Tripolar guide magnetic fields due to island coalescence in solar wind current sheets: Simulation and theory

Abstract

Reconnecting current sheets (CSs) in the solar wind near 1 AU have been previously identified that exhibit a modified Hall magnetic field perturbation of the nominal guide field characterized by a “tripolar” structure with depressions on both sides of a central maximum [Eriksson et al., Astrophys. J. 805, 43 (2015)]. Such CSs were inferred to contain multiple interacting islands based on measurements from all four Cluster satellites. A new set of 2D particle-in-cell simulations have been performed providing the foundation for a theoretical model for the origin of the tripolar guide-field perturbation.

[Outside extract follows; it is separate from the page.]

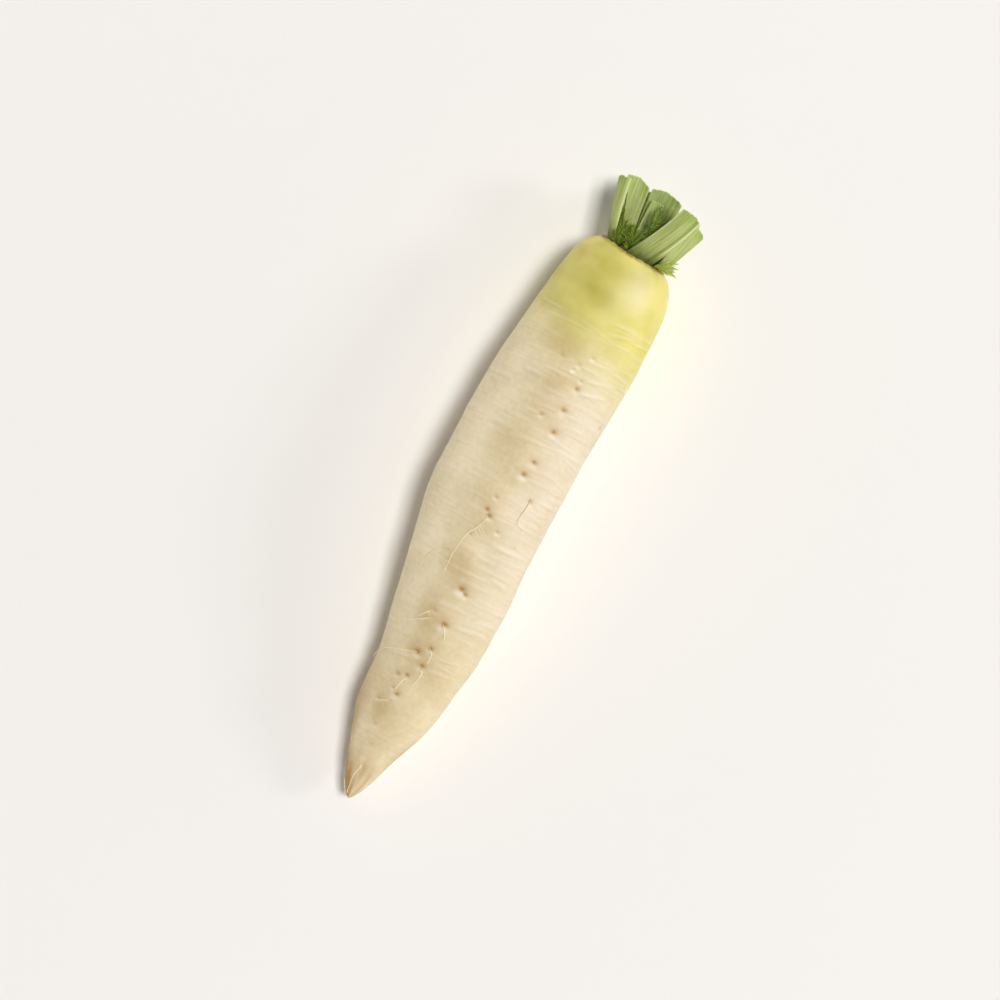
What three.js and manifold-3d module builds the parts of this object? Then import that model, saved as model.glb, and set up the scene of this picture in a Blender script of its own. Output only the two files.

The simulations are initialized with a thin CS unstable to the formation of many small islands that undergo pairwise coalescence and growth. The guide field depressions develop as the result of a balance between the electrostatic (curl-free or irrotational) and electromagnetic (divergence-free or solenoidal) components of the parallel electric field. Field-line and flow-line tracing provide additional support for the model by demonstrating how a level of charge separation sufficient to support a large electrostatic potential can be maintained following island coalescence. A parameter study reveals that the plasma beta is the primary quantity controlling the evolution of the tripolar field. Dependence on the initial guide-field strength is also investigated.